Start Data shown
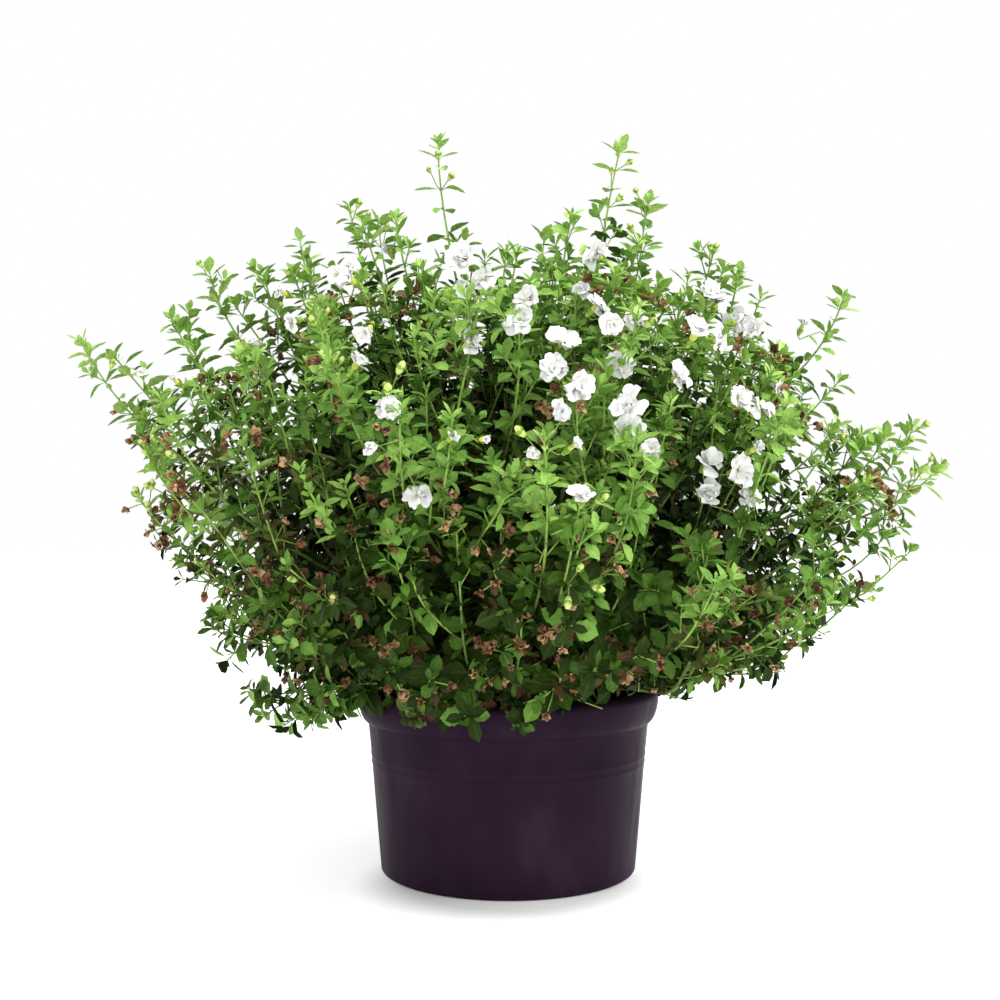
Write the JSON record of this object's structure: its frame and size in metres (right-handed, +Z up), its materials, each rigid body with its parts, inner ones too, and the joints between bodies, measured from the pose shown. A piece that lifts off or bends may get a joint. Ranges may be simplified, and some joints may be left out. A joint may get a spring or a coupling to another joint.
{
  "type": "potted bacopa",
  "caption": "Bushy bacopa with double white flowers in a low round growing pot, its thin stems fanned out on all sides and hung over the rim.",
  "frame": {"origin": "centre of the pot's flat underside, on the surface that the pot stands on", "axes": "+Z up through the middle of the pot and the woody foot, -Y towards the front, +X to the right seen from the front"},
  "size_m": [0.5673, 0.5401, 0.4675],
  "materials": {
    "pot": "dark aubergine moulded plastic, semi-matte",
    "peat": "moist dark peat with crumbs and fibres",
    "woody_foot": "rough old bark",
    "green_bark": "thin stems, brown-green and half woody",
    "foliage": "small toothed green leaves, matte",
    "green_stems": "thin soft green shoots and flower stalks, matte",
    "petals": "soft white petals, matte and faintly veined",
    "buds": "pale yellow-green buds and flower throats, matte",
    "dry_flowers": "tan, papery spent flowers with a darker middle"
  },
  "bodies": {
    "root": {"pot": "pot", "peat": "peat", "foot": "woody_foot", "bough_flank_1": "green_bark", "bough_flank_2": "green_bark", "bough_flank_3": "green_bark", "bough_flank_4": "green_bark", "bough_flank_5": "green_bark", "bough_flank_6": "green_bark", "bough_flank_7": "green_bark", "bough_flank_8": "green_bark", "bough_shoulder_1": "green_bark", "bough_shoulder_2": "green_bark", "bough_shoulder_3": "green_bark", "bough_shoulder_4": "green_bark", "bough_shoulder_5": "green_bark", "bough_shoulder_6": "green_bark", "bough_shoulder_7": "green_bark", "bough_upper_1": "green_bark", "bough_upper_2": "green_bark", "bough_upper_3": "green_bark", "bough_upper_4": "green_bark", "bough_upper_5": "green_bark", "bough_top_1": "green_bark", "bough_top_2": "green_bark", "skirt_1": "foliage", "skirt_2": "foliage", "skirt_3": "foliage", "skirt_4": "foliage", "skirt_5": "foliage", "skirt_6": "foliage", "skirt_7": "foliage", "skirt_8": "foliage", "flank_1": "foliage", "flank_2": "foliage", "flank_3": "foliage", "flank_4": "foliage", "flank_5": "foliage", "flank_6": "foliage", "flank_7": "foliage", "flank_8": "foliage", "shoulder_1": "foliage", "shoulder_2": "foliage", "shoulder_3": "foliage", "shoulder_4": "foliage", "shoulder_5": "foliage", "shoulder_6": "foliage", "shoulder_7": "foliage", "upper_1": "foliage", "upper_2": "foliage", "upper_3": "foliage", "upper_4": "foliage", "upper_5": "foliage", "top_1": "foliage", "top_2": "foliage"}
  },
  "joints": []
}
End Data shown
What is expected:
Hand back the material above in full, exactly as written.

Solution to the exercise:
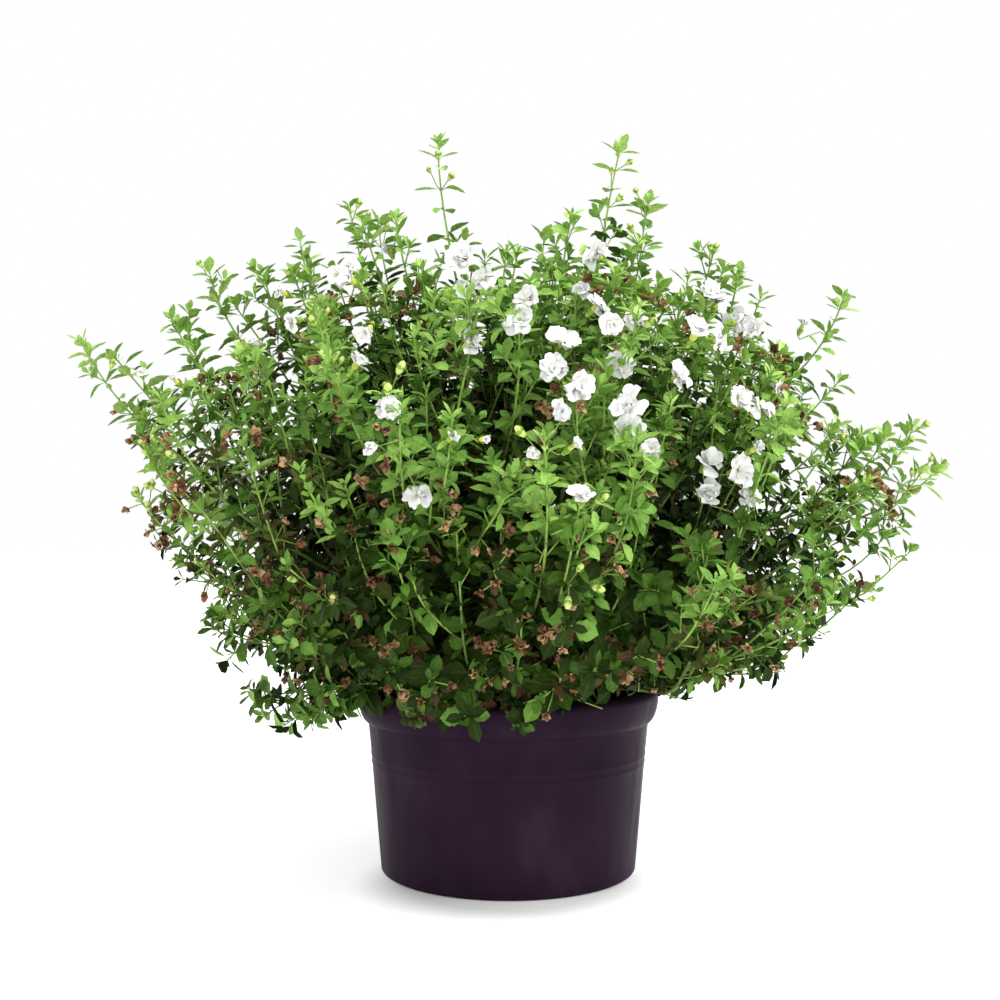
Write the JSON record of this object's structure: its frame and size in metres (right-handed, +Z up), its materials, each rigid body with its parts, inner ones too, and the joints between bodies, measured from the pose shown. A piece that lifts off or bends may get a joint. Ranges may be simplified, and some joints may be left out. A joint may get a spring or a coupling to another joint.
{
  "type": "potted bacopa",
  "caption": "Bushy bacopa with double white flowers in a low round growing pot, its thin stems fanned out on all sides and hung over the rim.",
  "frame": {"origin": "centre of the pot's flat underside, on the surface that the pot stands on", "axes": "+Z up through the middle of the pot and the woody foot, -Y towards the front, +X to the right seen from the front"},
  "size_m": [0.5673, 0.5401, 0.4675],
  "materials": {
    "pot": "dark aubergine moulded plastic, semi-matte",
    "peat": "moist dark peat with crumbs and fibres",
    "woody_foot": "rough old bark",
    "green_bark": "thin stems, brown-green and half woody",
    "foliage": "small toothed green leaves, matte",
    "green_stems": "thin soft green shoots and flower stalks, matte",
    "petals": "soft white petals, matte and faintly veined",
    "buds": "pale yellow-green buds and flower throats, matte",
    "dry_flowers": "tan, papery spent flowers with a darker middle"
  },
  "bodies": {
    "root": {"pot": "pot", "peat": "peat", "foot": "woody_foot", "bough_flank_1": "green_bark", "bough_flank_2": "green_bark", "bough_flank_3": "green_bark", "bough_flank_4": "green_bark", "bough_flank_5": "green_bark", "bough_flank_6": "green_bark", "bough_flank_7": "green_bark", "bough_flank_8": "green_bark", "bough_shoulder_1": "green_bark", "bough_shoulder_2": "green_bark", "bough_shoulder_3": "green_bark", "bough_shoulder_4": "green_bark", "bough_shoulder_5": "green_bark", "bough_shoulder_6": "green_bark", "bough_shoulder_7": "green_bark", "bough_upper_1": "green_bark", "bough_upper_2": "green_bark", "bough_upper_3": "green_bark", "bough_upper_4": "green_bark", "bough_upper_5": "green_bark", "bough_top_1": "green_bark", "bough_top_2": "green_bark", "skirt_1": "foliage", "skirt_2": "foliage", "skirt_3": "foliage", "skirt_4": "foliage", "skirt_5": "foliage", "skirt_6": "foliage", "skirt_7": "foliage", "skirt_8": "foliage", "flank_1": "foliage", "flank_2": "foliage", "flank_3": "foliage", "flank_4": "foliage", "flank_5": "foliage", "flank_6": "foliage", "flank_7": "foliage", "flank_8": "foliage", "shoulder_1": "foliage", "shoulder_2": "foliage", "shoulder_3": "foliage", "shoulder_4": "foliage", "shoulder_5": "foliage", "shoulder_6": "foliage", "shoulder_7": "foliage", "upper_1": "foliage", "upper_2": "foliage", "upper_3": "foliage", "upper_4": "foliage", "upper_5": "foliage", "top_1": "foliage", "top_2": "foliage"}
  },
  "joints": []
}